The chloroplast DNA encodes genes for components of photosynthesis and the transcription-translation machinery; a number of unidentified open reading frames (ORFs) are also present. To determine whether a large ORF in the inverted repeat of chloroplast DNA of tobacco (ORF2280) encodes a chloroplast protein, a conserved region of the ORF was expressed in Escherichia coli. An antibody against the ORF protein was prepared using the purified fusion protein as an antigen. When incubated with proteins from the soluble fraction of tobacco, spinach and Oenothera chloroplasts, the antiserum detects relatively labile polypeptides, which have apparent molecular weights of 170 to 180 kDa. The ORF in tobacco and spinach is large enough to encode a protein of 240-250 kDa, thus it is possible that post-transcriptional or post-translational processing reduces the size of the expression product.

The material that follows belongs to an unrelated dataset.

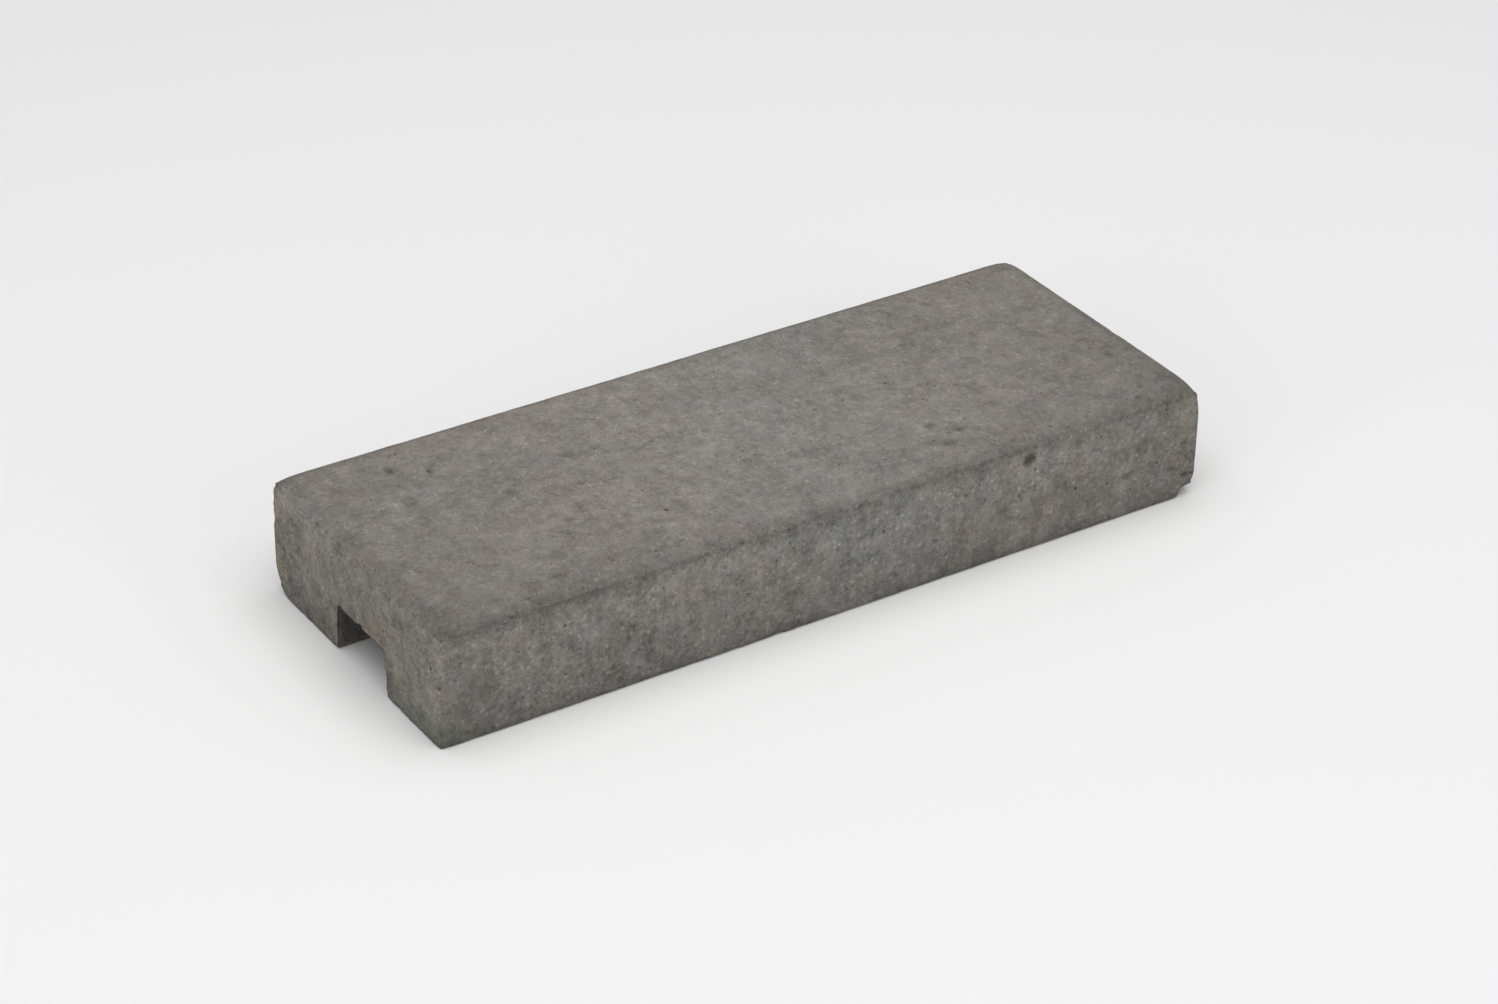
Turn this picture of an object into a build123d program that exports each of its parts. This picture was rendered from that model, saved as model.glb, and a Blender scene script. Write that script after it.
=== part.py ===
from build123d import *
import math
import os

# Concrete coping block for a narrow garden wall, cast as one piece, lying on
# the two bearing strips of its underside.
#
# Frame: millimetres, +Z up, origin at the centre of the underside.
# +X runs along the block's length, +Y from its front side to its back side.

# ---- driving dimensions -------------------------------------------------
LENGTH = 390.0          # along X: the 400 mm masonry module less a 10 mm joint
WIDTH = 147.0           # along Y
HEIGHT = 57.0           # along Z

# groove for the mortar key and the reinforcing bar, full length, underside
FRONT_STRIP = 46.0      # bearing strip in front of the groove
GROOVE_MOUTH = 43.0     # groove width at the underside
GROOVE_ROOF = 41.0      # groove width at its roof: the walls are drafted
GROOVE_DEPTH = 23.0     # from the underside to the roof
ROOF_RADIUS = 2.5       # the two corners of the groove's roof
LIP_RADIUS = 1.5        # the two lips of the groove at the underside

# weathered top edges, all four, pressed into the top by the press head
BEVEL_RUN = 9.0         # across the top
BEVEL_DROP = 3.5        # down the side
BEVEL_TOP_RADIUS = 18.0  # where the bevel runs out into the top
BEVEL_SIDE_RADIUS = 1.2  # where it turns down into the side or the end

# other edges
FRONT_FOOT_RADIUS = 2.0  # lower front edge
BACK_FOOT_RADIUS = 15.0  # lower back edge, eased much more than the front
END_FOOT_RADIUS = 1.0    # lower edges of the two ends
CORNER_RADIUS = 3.0      # the four upright edges

# mould line: a shallow crease along both long sides, under the bevel
CREASE_BELOW_TOP = 5.4   # to the middle of the crease
CREASE_RADIUS = 1.6      # round-bottomed
CREASE_DEPTH = 1.1       # into the side

front = -WIDTH / 2
back = WIDTH / 2
left = -LENGTH / 2
right = LENGTH / 2
shoulder = HEIGHT - BEVEL_DROP


def rounded(points, radii):
    """A closed outline with a radius at each of its corners."""
    face = make_face(Polyline(*points, close=True))
    for (u, v), radius in zip(points, radii):
        if radius:
            corner = [
                p for p in face.vertices() if math.hypot(p.X - u, p.Y - v) < 0.01
            ]
            face = fillet(corner, radius)
    return face


# ---- section across the block, drawn with u along Y and v along Z -------
mouth_a = front + FRONT_STRIP
mouth_b = mouth_a + GROOVE_MOUTH
lean = (GROOVE_MOUTH - GROOVE_ROOF) / 2
section = rounded(
    [
        (front, 0.0),
        (mouth_a, 0.0),
        (mouth_a + lean, GROOVE_DEPTH),
        (mouth_b - lean, GROOVE_DEPTH),
        (mouth_b, 0.0),
        (back, 0.0),
        (back, shoulder),
        (back - BEVEL_RUN, HEIGHT),
        (front + BEVEL_RUN, HEIGHT),
        (front, shoulder),
    ],
    [
        FRONT_FOOT_RADIUS, LIP_RADIUS, ROOF_RADIUS, ROOF_RADIUS, LIP_RADIUS,
        BACK_FOOT_RADIUS, BEVEL_SIDE_RADIUS, BEVEL_TOP_RADIUS,
        BEVEL_TOP_RADIUS, BEVEL_SIDE_RADIUS,
    ],
)
across = Plane(origin=(left, 0, 0), x_dir=(0, 1, 0), z_dir=(1, 0, 0))
run_along_x = extrude(across * section, amount=LENGTH)

# ---- side view, drawn with u along X and v along Z ----------------------
side_view = rounded(
    [
        (left, 0.0),
        (right, 0.0),
        (right, shoulder),
        (right - BEVEL_RUN, HEIGHT),
        (left + BEVEL_RUN, HEIGHT),
        (left, shoulder),
    ],
    [
        END_FOOT_RADIUS, END_FOOT_RADIUS, BEVEL_SIDE_RADIUS,
        BEVEL_TOP_RADIUS, BEVEL_TOP_RADIUS, BEVEL_SIDE_RADIUS,
    ],
)
along = Plane(origin=(0, back, 0), x_dir=(1, 0, 0), z_dir=(0, -1, 0))
run_along_y = extrude(along * side_view, amount=WIDTH)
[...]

Analysis of Oenothera chloroplasts representing four different plastome types revealed endonuclease restriction fragment length polymorphisms in chloroplast DNA indicative of insertion/deletion events in a region of the chloroplast DNA that shared significant sequence similarity with ORF2280. The ORF2280 antiserum was used to demonstrate that there are qualitative differences in the ORF proteins from different Oenothera plastome types.